Frequently Asked Questions

Is a one-tap bank payment actually safer than using a card?

It moves the risk around rather than removing it. Your card number is never handed to the merchant, and your bank runs the identity check using credentials the site never sees, which closes off some common card-fraud paths. That said, the security depends on your own bank login staying protected, so device hygiene and unique passwords still matter.

Do Zimpler and Brite hold my money at any point?

In the account-to-account model they act as initiators, not custodians of your balance. They tell your bank to push a payment that you have approved, and the funds move from your account toward the merchant. The exact handling can vary by product and country, so the specifics for any single transaction come down to that provider’s setup and your bank.
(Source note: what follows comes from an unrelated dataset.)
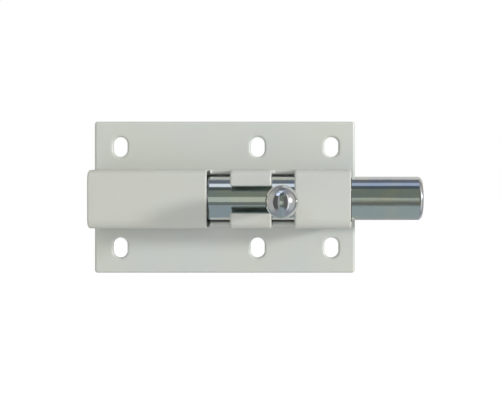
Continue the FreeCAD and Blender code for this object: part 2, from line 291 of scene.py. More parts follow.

How can a no-account casino verify me without a signup form?

It reuses the identity your bank already confirmed. Because your first deposit runs through a bank that performed strong customer authentication, the operator can treat that verified bank relationship as the account instead of asking you to fill in a separate registration. The verified-bank requirement is also what makes throwaway accounts harder to create.

Why do these payments have to complete so quickly?

The instant euro payment rails are built to a real-time target measured in seconds, and they run around the clock. For a pay-n-play site the payment is the product, so a deposit or payout that stalls directly damages trust. Engineers design for that window with asynchronous callbacks, retry-safe requests, and strict timeouts.

Are my winnings from these sites tax-free in Finland?

As a general principle, winnings from operators licensed within the European Economic Area are treated as tax-free for Finnish residents, while winnings from operators outside the EEA can be taxable. This depends on individual circumstances and current rules, it is not personal tax advice, and it is separate from which payment method you used.